Sulla questione, con sentenza del 22.09.2005, è intervenuto il Giudice di Pace di Avellino il quale, conformandosi alla seconda soluzione, ha statuito che “l'amministratore anticipatamente revocato dall'assemblea non ha diritto al pagamento dell'intero compenso stabilito per la normale durata dell'incarico, ma alla minor somma liquidata in proporzione al tempo di effettiva esecuzione del mandato”. Un provvedimento di identico contenuto è stato adottato dal Tribunale di Monza con sent. n.  27 giugno 1985 il quale si è pronunciato in merito alla revoca dell'amministratore disposta dall'assemblea, ma il principio è da ritenersi valido anche per il caso di revoca giudiziale.
Appare evidente che due sole sentenze, peraltro pronunciate da giudici di primo grado, non appaiono sufficienti per sostenere l’esistenza di un orientamento giurisprudenziale consolidato.
Dette pronunce, evidentemente in contrasto con gli interessi dell’amministratore di condominio, appaiono eccessivamente gravose e non è da escludersi la nascita di un diverso orientamento con l’entrata in vigore della l. n. 220/2012. Invero il conferimento dell’incarico ha durata annuale ed ha vincolo contrattuale. Pur essendo vero che l’assemblea in qualsiasi momento può sollevare l’amministratore dall’incarico conferitogli non bisogna dimenticare l’attuale applicabilità dell’art. 1725 c.c. ai rapporti fra il condomino ed il suo rappresentante. In forza di detta, a cui ora, a differenza della disciplina ante riforma, rimanda espressamente l’art. 1129, comma XV, c.c. “la revoca del mandato oneroso, conferito per un tempo determinato o per un determinato affare, obbliga il mandante a risarcire i danni, se è fatta prima della scadenza del termine o del compimento dell'affare, salvo che ricorra una giusta causa”,
Una trattazione diversa merita invece la richiesta di revoca giudiziale. In detta ipotesi  l’amministratore gode ancora della fiducia della maggioranza del condominio in quanto solo uno o più condomini, insoddisfatti dell’operato dell’amministratore ed evidentemente in difficoltà nell’ottenere una revoca assembleare, decidono di rivolgersi al Tribunale competente affinché venga instaurato ed istruito un giudizio nelle modalità già ampiamente spiegate nel precedente capitolo.
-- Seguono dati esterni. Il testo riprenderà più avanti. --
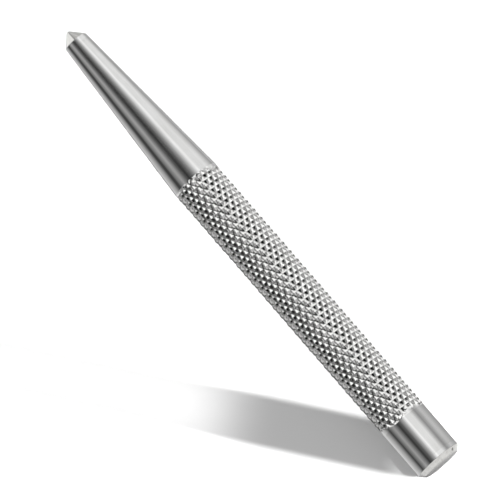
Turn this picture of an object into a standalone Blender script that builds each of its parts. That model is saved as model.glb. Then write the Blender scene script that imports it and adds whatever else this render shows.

Il procedimento giudiziale così introdotto rappresenta un momento di tutela per l’amministratore che abbia correttamente agito poiché, a differenza di quanto avviene all’interno dell’assemblea, il suo operato non viene arbitrariamente giudicato, ma sottoposto alla valutazione di fatto e di diritto da parte di un giudice, un soggetto terzo ed imparziale chiamato a verificare se l’amministratore si sia reso responsabile di uno o più episodi di mala gestio.
L’esito favorevole del giudizio comporterà il diritto dell’amministratore a proseguire l’espletamento del proprio mandato, sino a che conservi il consenso della maggioranza condominiale nel rispetto del contenuto dell’art. 1136, comma II, c.c. Al contrario una pronuncia sfavorevole comporterà la risoluzione del contratto di mandato, con il conseguente diritto dei soggetti lesi ad avviare un autonomo giudizio di cognizione affinché vengano accertati e quantificati i danni arrecati dall’irregolare svolgimento dell’incarico. Anche in questo caso il diritto al compenso viene disciplinato dall’art. 1725 c.c. il quale autorizza il condominio a non corrispondere il compenso in caso di revoca per giusta causa, la quale dovrà essere giudizialmente accertata.
E bene ricordare che le pretese risarcitorie nei confronti dell’amministratore non potranno essere avanzate nel giudizio di revoca giudiziale, introdotto con l’art. 64 disp. att. c.c., in quanto detto strumento apre un procedimento in camera di consiglio soggetto alle disposizioni generali previste dagli art. 737 e ss. c.p.c., al quale va riconosciuto carattere di volontaria giurisdizione.